Fender hails from a working-class seaside town in northeast England, and his music has been compared to Bruce Springsteen. That’s fair. He has acknowledged in interviews that Springsteen is his favourite artist, even as he says the comparisons don’t do him any favours.

The similarities surface in concert more than on his studio work. The sound of 45,000 people singing along with gusto to every achy lyric of Fender’s brilliant song, Seventeen Going Under, will feel familiar to Springsteen fans. So will the crowd spontaneously carrying on with the “oh-wo-wo-wo-wo” melody well after the band stops playing.

But Fender is no copycat. He’s so direct and honest in his delivery that he connects with audiences on his own terms. His sound is identifiably British, and he writes soaring, anthemic songs that rarely feel derivative and sings them with passion and conviction.

He sings about his father on Spit of You (“I can talk to anyone, but I can’t talk to you”), and of mental illness on Dead Boys, a song about young men he grew up with who didn’t make it. He sings about difficult relationships, lost relatives, faith, hope and regret. His experiences are his own, but he makes it all feel universal.

Fender has played in New York and Los Angeles but cancelled North American concert dates earlier this year to look after his own mental health. This new music makes it a near certainty that his audience will be there when he’s ready, primed to sing along. Both albums ★★★★ out of five

STREAM THIS: Seventeen Going Under (Live)

— Scott Stroud, The Associated Press


Winnipeg Jazz Orchestra

Voices: A Musical Heritage (WJO Music)

Since Richard Gillis and Sasha Boychouk founded the Winnipeg Jazz Orchestra in 1997, it has blessed our jazz community and released terrific albums. This is No. 6 and it continues the development of the music with a collection of commissioned tunes from eight composers reflecting some of Manitoba’s diverse musical heritage: First Nations, Métis, Ukrainian, Jewish, Chilean, Brazilian, Nigerian and Icelandic.
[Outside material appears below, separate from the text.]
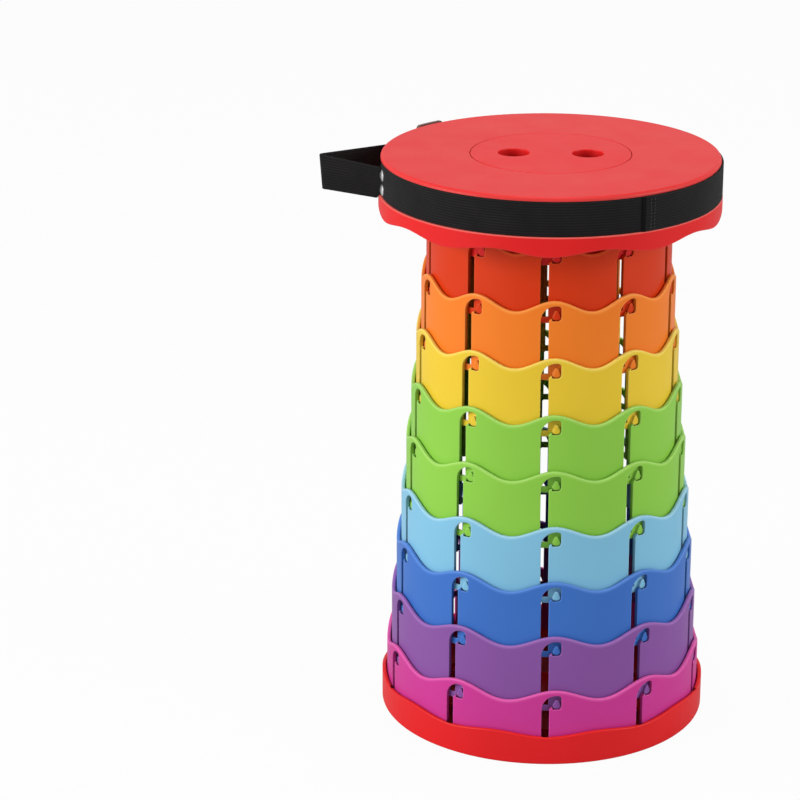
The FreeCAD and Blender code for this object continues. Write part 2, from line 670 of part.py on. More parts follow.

A reviewer’s problem here is to give enough detail about the music and the composers in the available space without leaving out essentials; it is strongly recommended to buy the album and visit the website for all the details.

For now, the personnel here is the “usual suspects” with added brass sections and percussion. The Ukrainian component is a three-part suite, The Parallel Steppes, by John Stetch. Rodrigo Muñoz’s Homenaje has terrific Chilean rhythms. Andrew Balfour’s Ishpiming means “up” in Ojibwe. Gillis, the leader of the orchestra, contributes arrangements on several tracks, including his reference to Iceland in Shadows.
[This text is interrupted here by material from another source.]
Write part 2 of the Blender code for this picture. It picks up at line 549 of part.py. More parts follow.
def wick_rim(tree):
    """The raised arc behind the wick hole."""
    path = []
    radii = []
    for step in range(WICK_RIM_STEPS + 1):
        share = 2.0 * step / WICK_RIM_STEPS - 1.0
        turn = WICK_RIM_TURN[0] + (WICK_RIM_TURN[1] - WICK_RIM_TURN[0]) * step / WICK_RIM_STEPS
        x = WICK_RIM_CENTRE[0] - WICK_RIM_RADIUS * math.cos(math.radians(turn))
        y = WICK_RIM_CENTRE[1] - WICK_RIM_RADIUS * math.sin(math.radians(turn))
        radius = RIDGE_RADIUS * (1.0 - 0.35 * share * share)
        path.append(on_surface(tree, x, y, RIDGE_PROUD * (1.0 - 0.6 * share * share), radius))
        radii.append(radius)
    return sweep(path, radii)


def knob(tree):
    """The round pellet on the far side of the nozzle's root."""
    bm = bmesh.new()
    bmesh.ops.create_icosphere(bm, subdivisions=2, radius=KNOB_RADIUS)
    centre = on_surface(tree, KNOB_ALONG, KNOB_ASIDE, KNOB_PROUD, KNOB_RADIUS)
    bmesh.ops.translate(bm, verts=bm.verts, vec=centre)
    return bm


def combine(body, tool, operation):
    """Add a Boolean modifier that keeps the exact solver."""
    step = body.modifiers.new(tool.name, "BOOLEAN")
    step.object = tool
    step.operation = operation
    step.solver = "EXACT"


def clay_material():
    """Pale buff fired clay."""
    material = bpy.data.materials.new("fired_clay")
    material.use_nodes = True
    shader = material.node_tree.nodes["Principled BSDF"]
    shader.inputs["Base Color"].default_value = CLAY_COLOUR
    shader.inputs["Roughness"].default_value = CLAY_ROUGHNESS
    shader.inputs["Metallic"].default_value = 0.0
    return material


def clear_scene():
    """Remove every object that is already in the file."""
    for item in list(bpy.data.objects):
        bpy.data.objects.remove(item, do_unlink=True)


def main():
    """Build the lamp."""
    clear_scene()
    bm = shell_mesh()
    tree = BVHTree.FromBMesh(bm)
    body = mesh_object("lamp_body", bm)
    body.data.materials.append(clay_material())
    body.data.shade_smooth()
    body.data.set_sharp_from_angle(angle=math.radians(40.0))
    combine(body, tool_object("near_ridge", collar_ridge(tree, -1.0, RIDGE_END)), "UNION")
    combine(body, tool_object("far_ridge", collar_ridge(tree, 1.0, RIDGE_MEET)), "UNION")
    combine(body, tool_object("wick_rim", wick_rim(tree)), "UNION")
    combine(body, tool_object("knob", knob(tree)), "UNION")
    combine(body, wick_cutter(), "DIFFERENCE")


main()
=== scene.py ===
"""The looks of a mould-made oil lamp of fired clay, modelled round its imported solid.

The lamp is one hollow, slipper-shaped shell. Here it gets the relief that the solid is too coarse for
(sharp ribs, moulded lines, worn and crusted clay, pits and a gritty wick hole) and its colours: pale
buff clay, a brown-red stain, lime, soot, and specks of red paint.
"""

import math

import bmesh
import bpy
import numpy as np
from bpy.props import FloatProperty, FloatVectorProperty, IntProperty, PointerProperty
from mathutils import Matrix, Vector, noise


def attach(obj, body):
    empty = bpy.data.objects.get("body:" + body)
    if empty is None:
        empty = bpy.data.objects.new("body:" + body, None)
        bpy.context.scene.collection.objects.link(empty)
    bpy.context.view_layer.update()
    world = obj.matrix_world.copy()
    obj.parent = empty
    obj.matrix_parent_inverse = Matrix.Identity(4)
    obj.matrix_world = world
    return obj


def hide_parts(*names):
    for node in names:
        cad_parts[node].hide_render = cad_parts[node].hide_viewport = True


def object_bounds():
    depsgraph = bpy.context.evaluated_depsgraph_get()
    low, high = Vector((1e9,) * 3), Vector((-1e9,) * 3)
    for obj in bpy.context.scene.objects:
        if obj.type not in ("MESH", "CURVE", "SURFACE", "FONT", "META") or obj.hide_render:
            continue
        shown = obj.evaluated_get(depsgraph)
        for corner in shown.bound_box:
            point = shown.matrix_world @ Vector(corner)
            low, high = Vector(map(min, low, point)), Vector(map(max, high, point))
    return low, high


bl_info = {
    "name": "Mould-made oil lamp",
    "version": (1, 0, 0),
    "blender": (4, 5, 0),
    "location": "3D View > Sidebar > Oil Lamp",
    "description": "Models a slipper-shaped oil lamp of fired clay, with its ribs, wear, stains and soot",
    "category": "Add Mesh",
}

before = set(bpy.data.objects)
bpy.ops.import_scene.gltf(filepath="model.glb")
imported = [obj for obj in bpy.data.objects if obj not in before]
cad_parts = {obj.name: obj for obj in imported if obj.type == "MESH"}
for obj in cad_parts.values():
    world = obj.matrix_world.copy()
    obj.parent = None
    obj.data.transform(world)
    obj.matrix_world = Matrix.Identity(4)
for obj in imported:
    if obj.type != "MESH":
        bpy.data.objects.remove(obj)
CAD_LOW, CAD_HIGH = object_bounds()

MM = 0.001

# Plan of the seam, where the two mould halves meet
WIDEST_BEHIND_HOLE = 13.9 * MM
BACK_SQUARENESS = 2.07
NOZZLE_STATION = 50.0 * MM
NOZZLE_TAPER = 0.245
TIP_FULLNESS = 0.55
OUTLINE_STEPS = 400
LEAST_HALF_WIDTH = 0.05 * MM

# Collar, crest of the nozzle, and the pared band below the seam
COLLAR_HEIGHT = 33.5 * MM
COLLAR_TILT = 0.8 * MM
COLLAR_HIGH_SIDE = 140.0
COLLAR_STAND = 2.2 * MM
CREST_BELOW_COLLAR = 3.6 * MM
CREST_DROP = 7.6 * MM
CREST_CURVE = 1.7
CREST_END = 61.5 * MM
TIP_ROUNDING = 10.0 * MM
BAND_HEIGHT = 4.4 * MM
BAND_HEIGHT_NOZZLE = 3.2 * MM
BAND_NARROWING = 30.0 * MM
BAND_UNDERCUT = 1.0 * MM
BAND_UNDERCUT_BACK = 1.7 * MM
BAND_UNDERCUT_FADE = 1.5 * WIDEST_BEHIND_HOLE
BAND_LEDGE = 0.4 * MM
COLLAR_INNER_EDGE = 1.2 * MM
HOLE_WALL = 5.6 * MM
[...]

This is jazz with strong roots in describing the diverse nature of our community. Bassist Henry Onwuchekwa is from Nigeria, where Oriri means “party” and sounds like a good one. Inspired by the Amazon rain forest, Marco Castillo offers Choro Para Amazonia, and Michelle Gregoire’s Bison Hunt reminds us of our local history. Trombonist Jeff Presslaff’s tune The Living Mind explores the musical foundation that has informed music of all kinds for millennia.
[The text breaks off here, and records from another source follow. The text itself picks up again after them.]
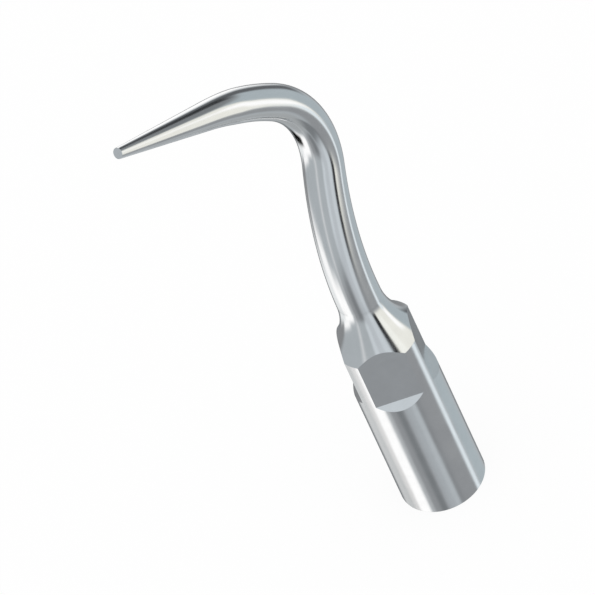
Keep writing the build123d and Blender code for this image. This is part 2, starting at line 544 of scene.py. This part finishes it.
# %% A bend as a node group
def bend_group():
    tree = bpy.data.node_groups.new("one_bend", "GeometryNodeTree")
    kinds = {"Place": "Vector", "Heading": "Float", "To Go": "Float", "Radius": "Float", "Turn": "Float"}
    for label, kind in kinds.items():
        tree.interface.new_socket(name=label, in_out="INPUT", socket_type="NodeSocket" + kind)
    for label, kind in (("Place", "Vector"), ("Heading", "Float"), ("To Go", "Float")):
        tree.interface.new_socket(name=label, in_out="OUTPUT", socket_type="NodeSocket" + kind)
    given, result = tree.nodes.new("NodeGroupInput").outputs, tree.nodes.new("NodeGroupOutput").inputs
    most = maths(tree, "ABSOLUTE", given["Turn"])
    wanted = maths(tree, "DIVIDE", given["To Go"], given["Radius"])
    spent = maths(tree, "MAXIMUM", maths(tree, "MINIMUM", wanted, most), 0.0)
    turned = maths(tree, "MULTIPLY", spent, maths(tree, "SIGN", given["Turn"]))
    aim = maths(tree, "ADD", given["Heading"], maths(tree, "MULTIPLY", turned, 0.5))
    half_sine = maths(tree, "SINE", maths(tree, "MULTIPLY", spent, 0.5))
    chord = maths(tree, "MULTIPLY", maths(tree, "MULTIPLY", given["Radius"], 2.0), half_sine)
    step = node(
        tree,
        "ShaderNodeCombineXYZ",
        {
            "X": maths(tree, "MULTIPLY", chord, maths(tree, "COSINE", aim)),
            "Z": maths(tree, "MULTIPLY", chord, maths(tree, "SINE", aim)),
        },
    )
    moved = node(tree, "ShaderNodeVectorMath", {0: given["Place"], 1: step.outputs[0]}, operation="ADD")
    tree.links.new(moved.outputs[0], result["Place"])
    tree.links.new(maths(tree, "ADD", given["Heading"], turned), result["Heading"])
    whole_arc = maths(tree, "MULTIPLY", given["Radius"], most)
    tree.links.new(maths(tree, "SUBTRACT", given["To Go"], whole_arc), result["To Go"])
    return tree


one_bend = bend_group()


def along_rod(tree, station):
    """Three bends and a straight: the place on the centre line at a distance from the parting ring."""
    place, heading = node(tree, "ShaderNodeCombineXYZ", {"Z": PARTING_HEIGHT * MM}).outputs[0], pi / 2
    below = maths(tree, "MINIMUM", station, 0.0)
    to_go = maths(tree, "MAXIMUM", station, 0.0)
    for radius, turn in BENDS:
        sockets = {"Place": place, "Heading": heading, "To Go": to_go}
        sockets.update({"Radius": radius * MM, "Turn": radians(turn)})
        bend = tree.nodes.new("GeometryNodeGroup")
        bend.node_tree = one_bend
        for name, value in sockets.items():
            if isinstance(value, bpy.types.NodeSocket):
                tree.links.new(value, bend.inputs[name])
            else:
                bend.inputs[name].default_value = value
        place, heading, to_go = bend.outputs["Place"], bend.outputs["Heading"], bend.outputs["To Go"]
    run = maths(tree, "MAXIMUM", to_go, 0.0)
    step = node(
        tree,
        "ShaderNodeCombineXYZ",
        {
            "X": maths(tree, "MULTIPLY", run, maths(tree, "COSINE", heading)),
            "Z": maths(tree, "ADD", maths(tree, "MULTIPLY", run, maths(tree, "SINE", heading)), below),
        },
    )
    return node(tree, "ShaderNodeVectorMath", {0: place, 1: step.outputs[0]}, operation="ADD").outputs[0]


print("the bend group has", len(one_bend.nodes), "nodes")

# %% [markdown]
# ## Stations along the rod
#
# The rod starts as a bare line of points, one for each ring of the finished mesh. Most stand
# evenly apart. A few stand close together where the shape turns suddenly: the spigot's end, the
# step out to the full neck, and the fine groove at the parting ring.

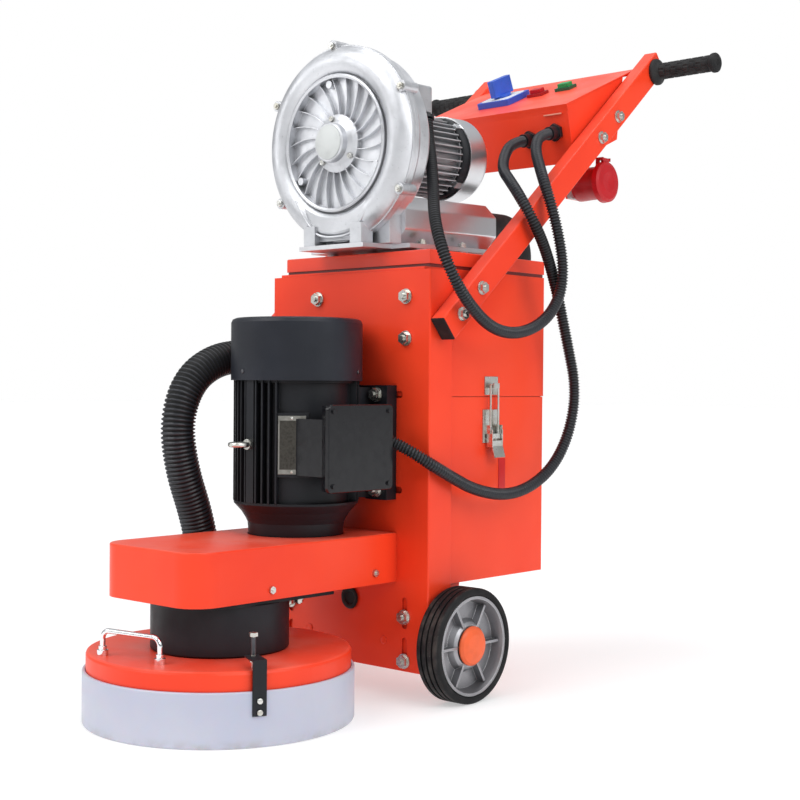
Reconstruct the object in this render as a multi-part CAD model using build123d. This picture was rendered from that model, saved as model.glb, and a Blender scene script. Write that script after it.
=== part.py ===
from build123d import *
import os
from math import cos, hypot, pi, radians, sin, tan

# Walk-behind concrete grinder with an on-board dust collector.
# Millimetres.  X is to the machine's left-right, -Y is the way it travels (grinding head in
# front), +Z is up and the floor is Z = 0.  Parts are laid out from the front face of the frame
# plate (Y = 0) and moved as a whole when they are written, so that the origin ends up on the
# floor under the middle of the machine.

# ---- driving dimensions ---------------------------------------------------------------
ORIGIN_Y = 88.0             # distance from the frame plate back to the row's origin
RUN_GAP = 0.05              # radial running clearance of shafts and bores

PLATE_HALF = 196.0          # frame plate: half width, thickness, bottom and top
PLATE_T = 4.0
PLATE_Z = (50.0, 750.0)
FLANGE_DEPTH = 60.0

BOX_HALF = 179.0            # filter box and dust bin: half width, rear face, sheet
BOX_REAR = 351.0
SHEET = 3.0
SEAM_Z = 529.0              # joint between filter box and dust bin
BIN_BOTTOM = 199.0
BOX_TOP = 755.0
LID_Z = (761.0, 786.0)
LID_FRONT = 18.0
TUBE_SHEET_Z = 640.0

WHEEL_R = 100.0             # wheels and axle
WHEEL_X = (202.0, 252.0)
RIM_R = 86.0
AXLE_R = 10.0
AXLE_Y = 60.0
AXLE_Z = WHEEL_R

HEAD_Y = -299.0             # grinding head: axis and rings
SKIRT_R = 223.0
SKIRT_T = 5.0
SKIRT_Z = (1.0, 86.0)
COVER_R = 217.0
COVER_Z = (62.0, 116.0)
DISC_R = 190.0
HEAD_PITCH_R = 150.0
HEAD_COUNT = 12
SPINDLE_R = 20.0
DRUM_R = 114.0
FLANGE_TOP = 207.0
FLANGE_BOLT = (100.0, -215.0)
GUARD_Z = (205.0, 291.0)
GUARD_HALF = 122.0
GUARD_FRONT = -456.0
GUARD_CORNER = 48.0
SKIRT_TRAVEL = 25.0
BRACKET_ANGLES = (-25.4, 126.0)

MOTOR_Y = -127.0            # grinding motor, shaft down
MOTOR_Z = (349.0, 558.0)
MOTOR_TOP = 663.0
MOTOR_CORE_R = 96.0
MOTOR_SPIGOT_R = 82.0
MOTOR_SHAFT_R = 19.0
FIN_LAST = 299.0            # last fin before the smooth side with the rating plate's pad
RATING_PAD_ANGLE = -48.0
RATING_PAD_W = 56.0
RATING_PAD_R = 102.0
RATING_PAD_Z = (394.0, 502.0)
TERMINAL_NECK_Y = (-199.0, -88.0)
MOTOR_PULLEY_R = 48.0
HEAD_PULLEY_R = 72.0
BELT_Z = (236.0, 250.0, 264.0)
BELT_W = 10.0
BELT_T = 8.0

BLOWER_AT = (-8.0, -30.0, 982.0)   # side-channel blower: centre of its front ring
BLOWER_TILT = 1.2
CHANNEL_R = 146.0
CHANNEL_WALL_R = 29.0
CHANNEL_BORE_R = 25.0
PARTING_Y = 23.0
BLOWER_SHAFT_R = 12.0
SILENCER_X = 70.0
SILENCER_R = 44.0
SILENCER_Z = -138.0
BLOWER_FAN_R = 82.0
FRONT_FINS = 22
TONGUE_Y = -3.0             # face of the flat tongue under the front disc
LUG_ANGLES = (28.0, 93.0, 151.0, 213.0, 328.0)
LUG_R = 176.0
ELBOW_R = 30.0
ELBOW_Z = SILENCER_Z + 4

ARM_SLOPE = 40.5            # handle arms: rectangular tube
ARM_X = (196.0, 226.0)
ARM_DEPTH = 47.0
ARM_WALL = 2.5
ARM_START = (17.0, 647.0)
ARM_END = (684.0, 1214.0)
GRIP_AT = (665.0, 1192.0)
GRIP_END = 369.0

PANEL_FRONT = (397.0, 1092.0)      # control box between the arms
PANEL_SLOPE = 24.0
PANEL_LENGTH = 262.0
PANEL_SHEET = 2.5
CONTROL_HALF = 195.0
INLET_Y = 551.0
INLET_Z = 959.0
INLET_BASE = 30.0           # half side of the inlet's square base

LATCH_Y = 190.0             # toggle latches on both sides of the box
LATCH_PIVOT = (188.0, 470.0)
LATCH_CRANK = 12.0
LATCH_BAR_Z = 550.0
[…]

There is a constant element of intensity and pride in the messages being delivered musically here. The overall mood therefore is complex and has a depth that is further revealed with each listen. There is a wonderful rhythmic range, with exceptional solos on all tracks.

Again, I urge you to check put the full personnel list — it features Winnipeg’s finest. The ambitious project of giving voices to some of our many cultural parts is a success. Long live the WJO. ★★★★½ out of five

STREAM THESE: Take your pick!

— Keith Black


Andrea Staier

The Well-Tempered Clavier, Book I (Harmonia Mundi)

Harpsichordist Andreas Staier follows up his prior recording of J.S. Bach’s The Well-Tempered Clavier, Book II, with the first volume of the short pieces regarded a cornerstone of the solo piano repertoire — and a part of the bible for pianists also including Beethoven’s monumental 32 Sonatas.

The critically acclaimed German musician brings clarity to each of the pairs of works (a respective prelude and fugue composed in each musical key), with his deft treatment of the latter, highly polyphonic form noteworthy throughout the nearly two-hour album being released in early January.

Highlights include his fiery interpretation of Prelude in C Minor, BWV. 847 matched by its companion fugue, as well as a lightning-speed Prelude in C Sharp Major, BWV 848, propelled by brilliantly executed passagework. The artist’s crisp baroque ornamentation including trills and mordents is further displayed during the following Fugue in C sharp Major, among others.

Others include Staier’s carefully measured Prelude in D Minor, BWV 851 and more dramatically intense Prelude in G Minor, BWV 861, with the latter’s subsequent Fugue further attesting to his technical prowess, as well as careful control over the music’s interwoven, independent voices.

One could never do wrong than hearing another performance of the work that launched these two perennial volumes: the soloist’s relatively brisk interpretation of its first offering, Prelude in C Major, BWV 846, performed with lute stop, and on the fingertips of keyboard artists around the globe for nearly 300 hundred years, allowing the music’s simple beauty to unfold throughout its constantly shifting harmonic lens. ★★★★ out of five

STREAM THIS: J.S. Bach’s Prelude in C Major, BWV 846.